#### STORED DATA

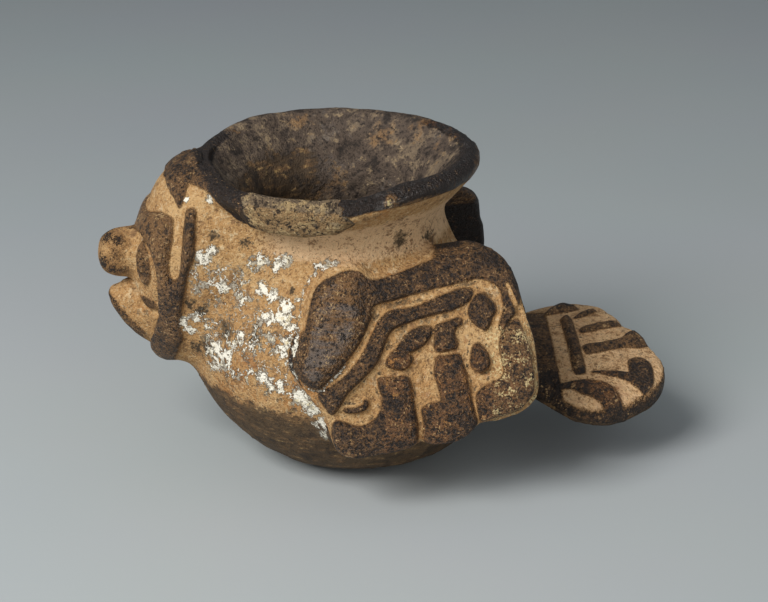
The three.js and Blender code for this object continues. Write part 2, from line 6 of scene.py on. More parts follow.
import bpy
import numpy as np
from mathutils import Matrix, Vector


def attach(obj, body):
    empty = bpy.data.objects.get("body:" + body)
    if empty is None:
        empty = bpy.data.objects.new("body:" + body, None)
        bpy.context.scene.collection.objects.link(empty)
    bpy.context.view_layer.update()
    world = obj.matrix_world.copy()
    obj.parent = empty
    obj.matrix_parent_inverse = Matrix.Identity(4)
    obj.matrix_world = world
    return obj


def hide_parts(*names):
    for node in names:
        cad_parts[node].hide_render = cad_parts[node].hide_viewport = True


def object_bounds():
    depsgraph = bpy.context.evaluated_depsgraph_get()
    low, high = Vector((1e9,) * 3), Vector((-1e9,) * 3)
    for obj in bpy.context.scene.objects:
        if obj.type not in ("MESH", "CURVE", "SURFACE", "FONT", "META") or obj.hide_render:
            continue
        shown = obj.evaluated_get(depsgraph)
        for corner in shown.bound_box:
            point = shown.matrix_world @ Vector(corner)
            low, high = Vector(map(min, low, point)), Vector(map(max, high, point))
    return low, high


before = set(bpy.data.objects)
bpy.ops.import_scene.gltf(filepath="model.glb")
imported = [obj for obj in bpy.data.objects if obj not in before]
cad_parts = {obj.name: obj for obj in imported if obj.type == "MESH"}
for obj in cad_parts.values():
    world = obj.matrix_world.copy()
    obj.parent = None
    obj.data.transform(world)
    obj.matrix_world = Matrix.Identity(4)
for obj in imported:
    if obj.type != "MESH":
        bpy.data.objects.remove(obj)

import openvdb
from mathutils import Vector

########

All of the data needs to be reproduced exactly, with no line missing.

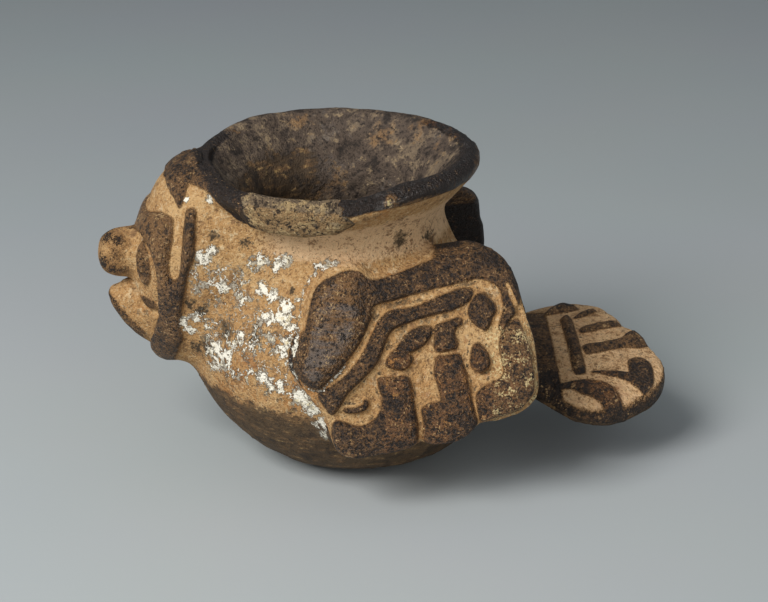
The three.js and Blender code for this object continues. Write part 2, from line 6 of scene.py on. More parts follow.
import bpy
import numpy as np
from mathutils import Matrix, Vector


def attach(obj, body):
    empty = bpy.data.objects.get("body:" + body)
    if empty is None:
        empty = bpy.data.objects.new("body:" + body, None)
        bpy.context.scene.collection.objects.link(empty)
    bpy.context.view_layer.update()
    world = obj.matrix_world.copy()
    obj.parent = empty
    obj.matrix_parent_inverse = Matrix.Identity(4)
    obj.matrix_world = world
    return obj


def hide_parts(*names):
    for node in names:
        cad_parts[node].hide_render = cad_parts[node].hide_viewport = True


def object_bounds():
    depsgraph = bpy.context.evaluated_depsgraph_get()
    low, high = Vector((1e9,) * 3), Vector((-1e9,) * 3)
    for obj in bpy.context.scene.objects:
        if obj.type not in ("MESH", "CURVE", "SURFACE", "FONT", "META") or obj.hide_render:
            continue
        shown = obj.evaluated_get(depsgraph)
        for corner in shown.bound_box:
            point = shown.matrix_world @ Vector(corner)
            low, high = Vector(map(min, low, point)), Vector(map(max, high, point))
    return low, high


before = set(bpy.data.objects)
bpy.ops.import_scene.gltf(filepath="model.glb")
imported = [obj for obj in bpy.data.objects if obj not in before]
cad_parts = {obj.name: obj for obj in imported if obj.type == "MESH"}
for obj in cad_parts.values():
    world = obj.matrix_world.copy()
    obj.parent = None
    obj.data.transform(world)
    obj.matrix_world = Matrix.Identity(4)
for obj in imported:
    if obj.type != "MESH":
        bpy.data.objects.remove(obj)

import openvdb
from mathutils import Vector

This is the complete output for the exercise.